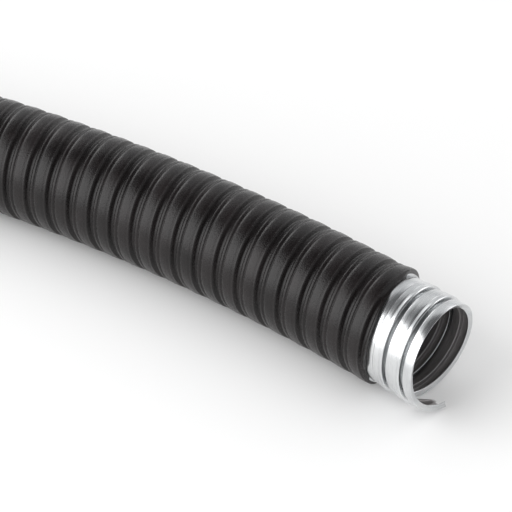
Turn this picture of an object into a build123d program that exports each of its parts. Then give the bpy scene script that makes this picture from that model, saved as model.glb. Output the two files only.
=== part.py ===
from build123d import *
import math
import os

os.makedirs("parts", exist_ok=True)

# All lengths in millimetres. The conduit lies on the plane Z = 0 along X, in a level bend whose
# centre is on the -Y side. Its stripped end is at +X and keeps more of the curl of its coil.

# the run
LENGTH = 1000.0  # along the centreline, steel end to steel end
STRIPPED = 16.0  # bare steel at the +X end
CURL_RADIUS = 540.0  # of the centreline over the curled stretch that ends in the stripped end
CURL_LENGTH = 200.0
REST_RADIUS = 1500.0  # of the centreline over the rest
PITCH = 7.0  # of the right-handed wave and of the strip
JACKET_CREST = 15.5  # radius
AXIS_HEIGHT = JACKET_CREST
HALF = LENGTH / 2.0
JACKET_END = HALF - STRIPPED
CURL_START = HALF - CURL_LENGTH

# the strip, a flat ribbon bent to a square S: distances along the axis and radii of its middle line
STRIP = 0.3  # thickness
BEND = 0.45  # set back of the facet that stands for the round of a bend in plain view
SHOWN_BENDS = (3, 4)  # the two corners of the crest, as places in STRIP_LINE
STEEL_CREST = 14.6
BORE = 12.5
STRIP_LINE = [
    (-2.85, 14.1),  # tip of the hook that points outward
    (-2.85, BORE + STRIP / 2),
    (0.15, BORE + STRIP / 2),  # foot of the step wall
    (0.15, STEEL_CREST - STRIP / 2),
    (5.05, STEEL_CREST - STRIP / 2),  # crest to the hook that points inward
    (5.05, 13.0),
]
HOOK_FACE = 5.2  # right side of the inward hook
HOOK_TURN = 80.0 / 360.0  # where that side runs into the cut at the open end, as a share of a turn
PHASE = HALF - HOOK_FACE - PITCH * HOOK_TURN

# the jacket's wave, from mid crest to mid crest: half widths from the groove's centre, and radii
GROOVE_AT = -0.9 + PITCH
GROOVE_SIDE = [(1.45, JACKET_CREST), (0.98, 15.2), (0.4, 14.15)]
LINING = 14.68  # inner radius under the crests
RIB_SIDE = [(1.3, LINING), (0.45, 13.6)]  # the rib in the steel's groove, clear of its corners

# the cut end: the part of the strip left standing past the plane of the cut, seen from above
# as distances past the cut and from the axis toward -Y
TAIL = [(-0.5, 13.3), (0.0, 13.2), (2.1, 12.6), (3.3, 11.2), (5.2, 10.8), (5.2, 3.1), (3.5, 2.1), (2.9, 3.4),
        (2.3, 3.0), (1.7, 4.6), (1.1, 4.2), (0.5, 6.3), (0.0, 6.6), (-0.5, 6.6)]

DEGREE = 9  # of the curve that stands for one turn, true to 0.001 mm
ROUND = 6


def heading(along):
    """How far the centreline has turned toward -Y since the far end, in radians."""
    if along <= CURL_START:
        return (along + HALF) / REST_RADIUS
    return (CURL_START + HALF) / REST_RADIUS + (along - CURL_START) / CURL_RADIUS


def arc_step(start, turn, radius):
    """The plan displacement along an arc that starts at one heading and turns by an angle."""
    return (
        radius * (math.sin(start + turn) - math.sin(start)),
        radius * (math.cos(start + turn) - math.cos(start)),
    )


def track(along, first=0.0):
    """Plan position on the centreline, from the far end, when the far end heads first."""
    rest = min(along, CURL_START) + HALF
    x, y = arc_step(first, rest / REST_RADIUS, REST_RADIUS)
    if along > CURL_START:
        at = first + rest / REST_RADIUS
        dx, dy = arc_step(at, (along - CURL_START) / CURL_RADIUS, CURL_RADIUS)
        x, y = x + dx, y + dy
    return x, y


def frame_offset():
    """The first heading that lays the chord along X, and the shift that centres the box in plan."""
    x, y = track(HALF)
    first = math.atan2(y, x)
    near, far = heading(HALF) + first, first
    x_end, y_end = track(HALF, first)
    low_x = -JACKET_CREST * abs(math.sin(far))
    high_x = x_end + STEEL_CREST * abs(math.sin(near))
    low_y = min(-JACKET_CREST * math.cos(far), y_end - STEEL_CREST * math.cos(near))
    summit = -first * REST_RADIUS - HALF  # where the centreline runs along X
    high_y = track(summit, first)[1] + JACKET_CREST
    return first, -(low_x + high_x) / 2.0, -(low_y + high_y) / 2.0


FIRST, OFFSET_X, OFFSET_Y = frame_offset()


def inverse(matrix):
    """The inverse of a small square matrix by elimination."""
    n = len(matrix)
    rows = [list(row) + [1.0 if i == j else 0.0 for j in range(n)] for i, row in enumerate(matrix)]
    for c in range(n):
        best = max(range(c, n), key=lambda i: abs(rows[i][c]))
        rows[c], rows[best] = rows[best], rows[c]
        lead = rows[c][c]
        rows[c] = [v / lead for v in rows[c]]
        for i in range(n):
            if i != c and rows[i][c] != 0.0:
                f = rows[i][c]
                rows[i] = [a - f * b for a, b in zip(rows[i], rows[c])]
    return [row[n:] for row in rows]


NODES = [0.5 - 0.5 * math.cos(math.pi * i / DEGREE) for i in range(DEGREE + 1)]
TO_POLES = inverse([
    [math.comb(DEGREE, j) * t**j * (1 - t) ** (DEGREE - j) for j in range(DEGREE + 1)] for t in NODES
])


def place(along, angle, radius):
    """A point at a distance along the bent centreline, an angle about it and a radius."""
    x, y = track(along, FIRST)
    way = heading(along) + FIRST
    side = radius * math.cos(angle)
    return (
        x + side * math.sin(way) + OFFSET_X,
        y + side * math.cos(way) + OFFSET_Y,
        AXIS_HEIGHT + radius * math.sin(angle),
    )


def on_turn(turn, along, radius):
    """A point that rides the helix: turn counts revolutions, along is measured from the helix."""
    return place(PHASE + PITCH * turn + along, 2.0 * math.pi * turn, radius)


def poles(start, end, along, radius):
    """Control points of the curve that one profile point draws between two turns."""
    samples = [on_turn(start + (end - start) * t, along, radius) for t in NODES]
    return [
        tuple(round(sum(w * p[k] for w, p in zip(row, samples)), ROUND) for k in range(3))
        for row in TO_POLES
    ]


def band(profile, start, end):
    """The face that a profile curve, given by its control points, sweeps between two turns."""
    lines = [poles(start, end, u, r) for u, r in profile]
    return Face.make_bezier_surface([list(column) for column in zip(*lines)])


def section(outline, turn):
    """The flat face that closes a sweep at a turn."""
    edges = []
    for part in outline:
        points = [tuple(round(v, ROUND) for v in on_turn(turn, u, r)) for u, r in part]
        edges.append(Edge.make_bezier(*points) if len(points) > 2 else Edge.make_line(*points))
    return Face(Wire(edges))


def strip_outline():
    """The closed S outline of the strip, as straight parts in (along, radius)."""
    line, h = STRIP_LINE, STRIP / 2.0
    ways = []
    for a, b in zip(line, line[1:]):
        size = math.hypot(b[0] - a[0], b[1] - a[1])
        ways.append(((b[0] - a[0]) / size, (b[1] - a[1]) / size))
    sides = []
    for side in (h, -h):
        points = []
        for i, p in enumerate(line):
            # the offset corner: the sum of the offsets of the two legs that meet there
            legs = [ways[j] for j in (i - 1, i) if 0 <= j < len(ways)]
            x = p[0] - sum(w[1] for w in legs) * side
            r = p[1] + sum(w[0] for w in legs) * side
            if side > 0 and i in SHOWN_BENDS:
                before, after = legs
                points.append((x - before[0] * BEND, r - before[1] * BEND))
                points.append((x + after[0] * BEND, r + after[1] * BEND))
            else:
                points.append((x, r))
        sides.append(points)
    ring = sides[0] + sides[1][::-1]
    return [list(pair) for pair in zip(ring, ring[1:] + ring[:1])]


def wave(sides, level):
    """One pitch of a wave, from mid crest to mid crest, with its sides mirrored about the groove."""
    c = GROOVE_AT
    points = [(c - w, r) for w, r in sides] + [(c + w, r) for w, r in reversed(sides)]
    points = [(c - PITCH / 2.0, level)] + points + [(c + PITCH / 2.0, level)]
    return [list(pair) for pair in zip(points, points[1:])]


def wave_tube(start, turns):
    """The jacket before its ends are trimmed: every turn meets the next along its crest."""
    outer = wave(GROOVE_SIDE, JACKET_CREST)
    inner = wave(RIB_SIDE, LINING)
    first, last = outer[0][0][0], outer[-1][-1][0]
    rim_a = [(first, JACKET_CREST), (first, LINING)]
    rim_b = [(last, JACKET_CREST), (last, LINING)]
    faces = []
    for k in range(start, start + turns):
        faces += [band(part, k, k + 1) for part in outer + inner]
    faces.append(band(rim_a, start, start + 1))
    faces.append(band(rim_b, start + turns - 1, start + turns))
    outline = outer + [rim_b] + [list(reversed(part)) for part in reversed(inner)] + [list(reversed(rim_a))]
    faces += [section(outline, start), section(outline, start + turns)]
    return Solid(Shell(faces))


def cut_plane(along):
    """The plane square to the centreline at a distance along it."""
    way = heading(along) + FIRST
    return Plane(origin=place(along, 0.0, 0.0), x_dir=(0, 0, 1), z_dir=(math.cos(way), -math.sin(way), 0))


def beyond(along, way):
    """A block that takes all that lies past a cut; way is +1 toward +X and -1 toward -X."""
    depth = 30.0
    return cut_plane(along).location * Pos(0, 0, way * depth / 2.0) * Box(60, 60, depth)


def steel_strip():
    """The strip with its plain cut at -X and its torn tail at +X."""
    outline = strip_outline()
    start = math.floor((-HALF - PHASE - HOOK_FACE) / PITCH)
    end = 1.5  # a half turn, where the section is flat
    whole = int(math.floor(end)) - start
    faces = []
    for k in range(start, start + whole):
        faces += [band(part, k, k + 1) for part in outline]
    faces += [band(part, start + whole, end) for part in outline]
    faces += [section(outline, start), section(outline, end)]
    strip = Solid(Shell(faces))
    strip = only_solid(strip - beyond(-HALF, -1))
    a = heading(HALF) + FIRST
    corners = []
    x0, y0, _ = place(HALF, 0.0, 0.0)
    for ahead, aside in TAIL:
        corners.append((x0 + ahead * math.cos(a) - aside * math.sin(a), y0 - ahead * math.sin(a) - aside * math.cos(a)))
    kept = extrude(Plane.XY.offset(-2.0) * make_face(Polyline(*corners, close=True)), amount=AXIS_HEIGHT - 2.0)
    return strip - (beyond(HALF, 1) - kept)


def jacket():
    """The jacket, cut square at both ends."""
    start = math.floor((-HALF - PHASE - GROOVE_AT - PITCH / 2.0) / PITCH) - 1
    turns = math.ceil((JACKET_END - PHASE - GROOVE_AT + PITCH / 2.0) / PITCH) + 1 - start
    tube = wave_tube(start, turns)
    return tube - beyond(-HALF, -1) - beyond(JACKET_END, 1)


def only_solid(shape):
    """The one solid that a part must be."""
    solids = sorted(shape.solids(), key=lambda s: s.volume)
    return solids[-1]


for name, shape in (("steel_strip", steel_strip()), ("jacket", jacket())):
    solid = only_solid(shape)
    box = solid.bounding_box()
    print(name, "solids", len(shape.solids()), "volume", round(solid.volume, 1), "valid", solid.is_valid)
    print(name, "x", round(box.min.X, 2), round(box.max.X, 2), "y", round(box.min.Y, 2), round(box.max.Y, 2),
          "z", round(box.min.Z, 2), round(box.max.Z, 2), "faces", len(solid.faces()))
    export_step(solid, f"parts/{name}.step")
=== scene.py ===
"""A length of black-jacketed flexible metal conduit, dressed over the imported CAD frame.

The steel strip and the jacket are wound as straight screws with bmesh operators, cut, and then laid along
the bent centreline that the frame's own solids follow. Lengths are in millimetres until MM makes them metres.
"""

from __future__ import annotations

import logging
import math
from collections.abc import Callable, Sequence
from dataclasses import dataclass
from enum import Enum

import bmesh
import bpy
from mathutils import Matrix, Vector, noise

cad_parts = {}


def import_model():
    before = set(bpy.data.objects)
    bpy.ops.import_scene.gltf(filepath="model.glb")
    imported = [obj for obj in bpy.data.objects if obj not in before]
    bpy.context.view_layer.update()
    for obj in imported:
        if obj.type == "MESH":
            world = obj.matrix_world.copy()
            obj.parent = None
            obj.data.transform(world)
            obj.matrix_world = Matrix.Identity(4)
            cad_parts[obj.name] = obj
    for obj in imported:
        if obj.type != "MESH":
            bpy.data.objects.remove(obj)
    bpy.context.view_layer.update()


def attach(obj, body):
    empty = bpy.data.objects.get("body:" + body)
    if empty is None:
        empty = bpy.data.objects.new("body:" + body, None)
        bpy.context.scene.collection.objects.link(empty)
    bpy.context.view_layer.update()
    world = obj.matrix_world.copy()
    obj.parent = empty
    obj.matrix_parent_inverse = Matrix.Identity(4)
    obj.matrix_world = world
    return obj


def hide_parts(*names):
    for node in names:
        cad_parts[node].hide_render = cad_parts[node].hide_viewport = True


LOG = logging.getLogger("conduit")
MM = 0.001
FULL_TURN = 2.0 * math.pi
WELD = 0.002 * MM  # closer than this, two vertices are one
CLOSE = 0.0001 * MM
LARGE_ROUND = 0.15  # millimetres; from here on a round has more than one segment
LARGE_SEGMENTS = 3
ALONG, ACROSS = "along", "across"  # where a vertex is on the wound outline, as mesh attributes in metres
# the steel material also paints shade on this side, with a darker colour
INWARD = "inward"  # 1 on the side of the strip that faces the bore
Colour = tuple | bpy.types.NodeSocket


class Side(Enum):
    """Which side of a cut stays."""

    BELOW = "toward the far end"
    ABOVE = "toward the stripped end"


class Slot(Enum):
    """The record's material slots."""

    STEEL = "galvanised_steel"
    JACKET = "black_jacket"


@dataclass(frozen=True)
class Corner:
    """A corner of a wound outline, in millimetres.

    It has its place along the axis, its radius, how far back its round starts, and whether it faces the bore.
    """

    along: float
    radius: float
    set_back: float = 0.0
    inward: bool = False


def smooth_step(value: float, low: float, high: float) -> float:
    """0 up to low, 1 from high on, and smooth between them."""
    share = min(max((value - low) / (high - low), 0.0), 1.0)
    return share * share * (3.0 - 2.0 * share)


def between(value: float, table: Sequence[tuple[float, float]]) -> float:
    """Reads a table of places and amounts in straight lines, and holds its ends."""
    if value <= table[0][0]:
        return table[0][1]
    for (low, before), (high, after) in zip(table, table[1:]):
        if value <= high:
            return before + (after - before) * (value - low) / (high - low)
    return table[-1][1]


@dataclass(frozen=True)
class Winding:
    """A right-handed screw: its pitch, and where turn 0 of its outline is drawn, on the outward side."""

    pitch: float = 7.0
    phase: float = 496.6

    def turn(self, along: float, place: float) -> float:
        """Which turn a point is on, with its fraction, from its distance along the axis and its place."""
        return (along - self.phase - place) / self.pitch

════

Exactly as written, return the lines from the line containing "for name, shape" through the line containing "from __future__ import annotations", both included.

**Answer for this exercise**
for name, shape in (("steel_strip", steel_strip()), ("jacket", jacket())):
    solid = only_solid(shape)
    box = solid.bounding_box()
    print(name, "solids", len(shape.solids()), "volume", round(solid.volume, 1), "valid", solid.is_valid)
    print(name, "x", round(box.min.X, 2), round(box.max.X, 2), "y", round(box.min.Y, 2), round(box.max.Y, 2),
          "z", round(box.min.Z, 2), round(box.max.Z, 2), "faces", len(solid.faces()))
    export_step(solid, f"parts/{name}.step")
=== scene.py ===
"""A length of black-jacketed flexible metal conduit, dressed over the imported CAD frame.

The steel strip and the jacket are wound as straight screws with bmesh operators, cut, and then laid along
the bent centreline that the frame's own solids follow. Lengths are in millimetres until MM makes them metres.
"""

from __future__ import annotations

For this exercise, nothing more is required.